=== Supplied data ===

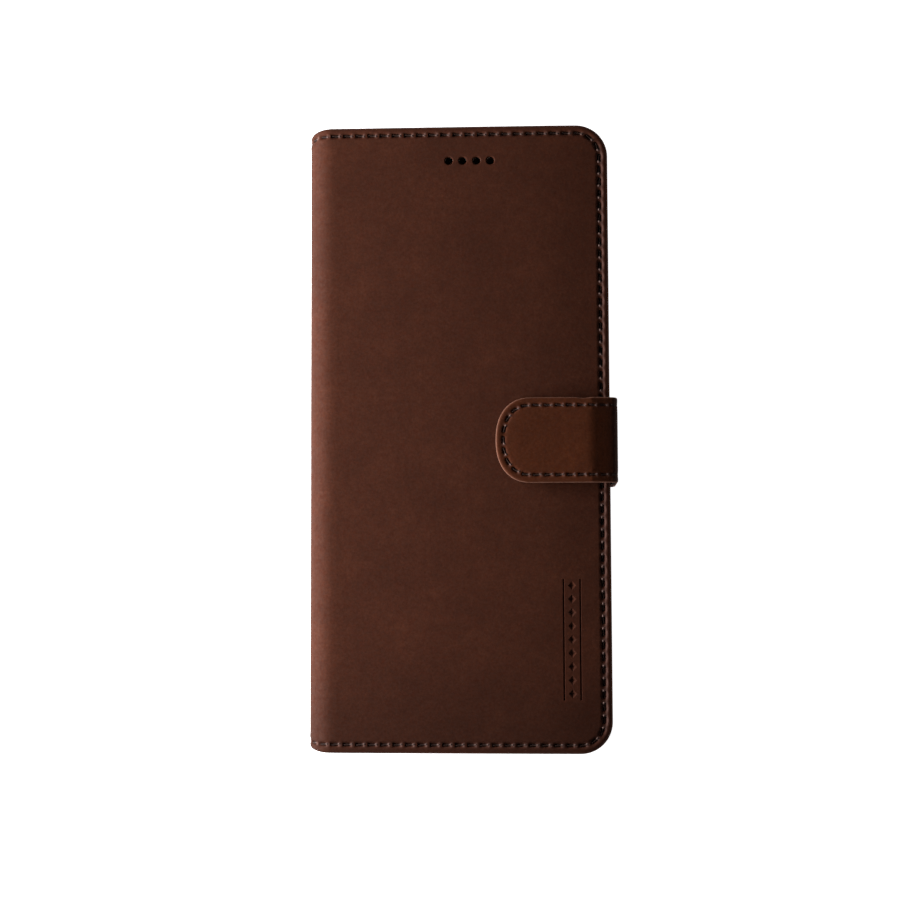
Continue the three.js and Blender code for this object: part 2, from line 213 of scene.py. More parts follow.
def rounded_slab(name, low, high, radius, fillet, steps=8):
    """A plate between two corners with rounded corners in plan and rounded rims."""
    profile = [(fillet * (1 - math.sin(a)), fillet * (1 - math.cos(a))) for a in quarter_turns(4)]
    walls = [(inset, low[2] + rise) for inset, rise in profile]
    walls += [(inset, high[2] - rise) for inset, rise in reversed(profile)]
    return inset_loft(name, low, high, radius, walls, steps)


def lathe_cutter(name, centre, profile):
    """A turned solid about a vertical axis, from a profile of (radius, z)."""
    return ring_loft(name, [circle(radius, 28, z, centre) for radius, z in profile])


def key_slab(name, box, gap, radius, x0, x1, fillet):
    """A slab from x0 to x1 with a rounded outline, `gap` wider all round than a key's box."""
    middle, half = (box[0] + box[1]) / 2, (box[1] - box[0]) / 2
    across, along = half.z + gap, half.y + gap
    slab = rounded_slab(name, (-across, -along, x0), (across, along, x1), radius, fillet)
    turn = Matrix(((0, 0, 1, 0), (0, 1, 0, middle.y), (-1, 0, 0, middle.z), (0, 0, 0, 1)))
    slab.data.transform(turn)
    turn_outward(slab)
    return slab


# ---- leather outlines: tongues in flat coordinates ----
def spaced(start, end, step):
    """Even values from start to end, about step apart."""
    count = max(1, round(abs(end - start) / step))
    return [start + (end - start) * k / count for k in range(count + 1)]


class Tongue:
    """A tongue outline: a free end with two rounded corners, and two sides that run on from it.

    Its stations run down one side, round the end and back along the other side. The coarse ones
    meet the lines of the middle's grid, and `fine` finer steps lie between each two of them.
    """

    def __init__(self, half, corner_s, corner_y, s_lines, y_lines, power=2.0, arc_steps=6, inset=0.0, fine=4):
        self.half, self.corner_s, self.corner_y = half, corner_s, corner_y
        self.s_lines, self.y_lines, self.power, self.inset = s_lines, y_lines, power, inset
        arc = [QUARTER * k / arc_steps for k in range(1, arc_steps)]
        last = len(y_lines) - 1
        coarse = [("side", s, 1, (i, last)) for i, s in reversed(list(enumerate(s_lines)))]
        coarse += [("arc", QUARTER - a, 1, (0, last)) for a in arc]
        coarse += [("end", y, 0, (0, j)) for j, y in reversed(list(enumerate(y_lines)))]
        coarse += [("arc", a, -1, (0, 0)) for a in arc]
        coarse += [("side", s, -1, (i, 0)) for i, s in enumerate(s_lines)]
        self.stations = []
        for here, following in zip(coarse, coarse[1:]):
            self.stations.append(here)
            self.stations += [self.between(here, following, step / fine) for step in range(1, fine)]
        self.stations.append(coarse[-1])
        self.coarse = [k for k, station in enumerate(self.stations) if station[3] is not None]

    @staticmethod
    def between(here, following, share):
        """A fine station between two coarse ones."""
        kinds = {here[0], following[0]}
        if len(kinds) == 1 or "arc" not in kinds:
            first, second, kind = here[1], following[1], here[0]
            sign = here[2] or following[2]
        else:
            kind = "arc"
            sign = here[2] if here[0] == "arc" else following[2]
            corner = {"side": QUARTER, "end": 0.0}
            first = corner.get(here[0], here[1])
            second = corner.get(following[0], following[1])
        return kind, first + (second - first) * share, sign, None

    def point(self, station, depth):
        """The flat point at a station, `depth` in from the outline."""
        depth = depth + self.inset
        kind, value, sign, _ = station
        share = 1 + (self.corner_s / self.corner_y - 1) * (max(depth, 0) / self.corner_y) ** 2
        reach_s = self.corner_s - depth * share
        reach_y = self.corner_y - depth
        if kind == "side":
            return value, sign * (self.half - depth)
        if kind == "end":
            return self.corner_s - reach_s, value
        s = self.corner_s - reach_s * math.cos(value) ** (2 / self.power)
        return s, sign * (self.half - self.corner_y + reach_y * math.sin(value) ** (2 / self.power))

    def line(self, depth):
        """The line `depth` in from the outline: its points and its length up to each."""
        points = np.array([self.point(station, depth) for station in self.stations])
        return points, running_length(points)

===

▶ **To do**
Copy every line of the listing containing the string "from".

▶ **Output of the exercise**
Continue the three.js and Blender code for this object: part 2, from line 213 of scene.py. More parts follow.
    """A turned solid about a vertical axis, from a profile of (radius, z)."""
    """A slab from x0 to x1 with a rounded outline, `gap` wider all round than a key's box."""
    """Even values from start to end, about step apart."""
    """A tongue outline: a free end with two rounded corners, and two sides that run on from it.
        """The flat point at a station, `depth` in from the outline."""
        """The line `depth` in from the outline: its points and its length up to each."""